Think about moral hazard before advocating for bailouts
Bailouts of systemically important institutions are sometimes the least-bad option in a crisis. But each one sets a precedent. The question worth asking, both in finance and in policy generally, is: what behavior is this rescue rewarding, and what behavior will it encourage next time? Policymakers who ignore this question are, as the authors note, themselves creating a moral hazard.
Example
Imagine a small town has one insurance company — Valley Mutual — that insures all 400 homes against fire. Valley Mutual charges premiums based on estimated fire probability and sets aside reserves accordingly.
Now Valley Mutual’s executives discover they can earn large upfront fees by selling “neighborhood fire insurance” contracts (analogous to CDSs) to remote investors who want income from a low-risk instrument. To earn more fees, they sell far more contracts than their reserves can cover — modeling “simultaneous widespread fire” as negligibly unlikely. For ten years, everything is fine and Valley Mutual’s executives earn large bonuses.
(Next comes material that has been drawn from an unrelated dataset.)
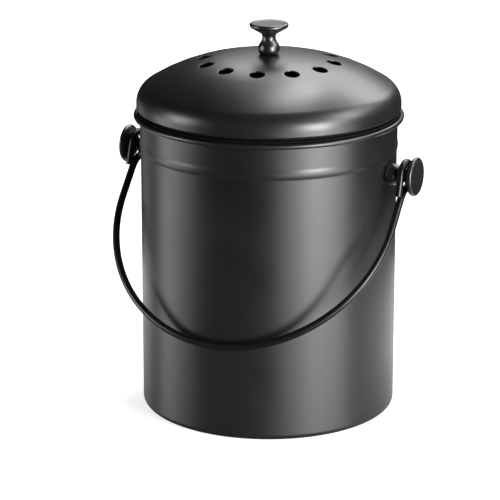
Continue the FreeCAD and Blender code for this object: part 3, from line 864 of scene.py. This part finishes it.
# %% Collar
SKIRT_PLAY = 2.3
SKIRT_DEPTH = 12.0
FOLD_INSET = 1.7
skirt_outer = MOUTH_RADIUS - SKIRT_PLAY
skirt_inner = skirt_outer - LID_SHEET
skirt_bottom = PAIL_HEIGHT - SKIRT_DEPTH
web_outer = LID_RADIUS - 2 * HEM_RADIUS - JOINT_GAP
fold_x = CREST_RADIUS - FOLD_INSET
fold_reach = FLARE + LID_SHEET + SEAT_GAP
fold_z = PAIL_HEIGHT - FLARE + math.sqrt(fold_reach ** 2 - FOLD_INSET ** 2)
collar_outline = outline(
    (skirt_inner, skirt_bottom),
    (skirt_outer, skirt_bottom),
    (skirt_outer, fold_z - LID_SHEET),
    (fold_x, fold_z - LID_SHEET),
    (fold_x + LID_SHEET, fold_z, LID_SHEET),
    (fold_x, fold_z + LID_SHEET, LID_SHEET),
    (web_outer, fold_z + LID_SHEET),
    (web_outer, HEM_HEIGHT + HEM_RETURN),
    (web_outer - LID_SHEET, HEM_HEIGHT + HEM_RETURN),
    (web_outer - LID_SHEET, fold_z),
    (skirt_inner, fold_z),
    (skirt_inner, skirt_bottom),
)
# The collar's darker, dull coat is painted shade for the gap under the lid.
belongs(turned("collar_ring", collar_outline, dull_black), "lid", "lid_collar")

# %% [markdown]
# The three knobs are the same turned part: a round bead at the foot, a thin neck for the
# wire and a head like a mushroom with a shallow dish in its top. The outline is drawn once,
# up the outside, over the top and down the threaded hole in the foot. Each arc is given by
# how far it goes across the axis and along it, with one of its ends parallel to the axis.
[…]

Then a drought and arsonist combine to burn 60% of the town simultaneously. Valley Mutual owes far more in claims than it holds in reserves. The federal government — unwilling to let 400 families lose their homes and watch the regional economy collapse — steps in to cover the gap. Valley Mutual’s executives are not penalized because they acted within written policy. The executives at Ridgeline Insurance, the competing firm that also sold these contracts, draw the obvious lesson: if the government backstops the downside, the strategy was rational all along. Next year, Ridgeline sells twice as many contracts.
That is the moral hazard loop. Each crisis both justifies the bailout and seeds the conditions for the next one.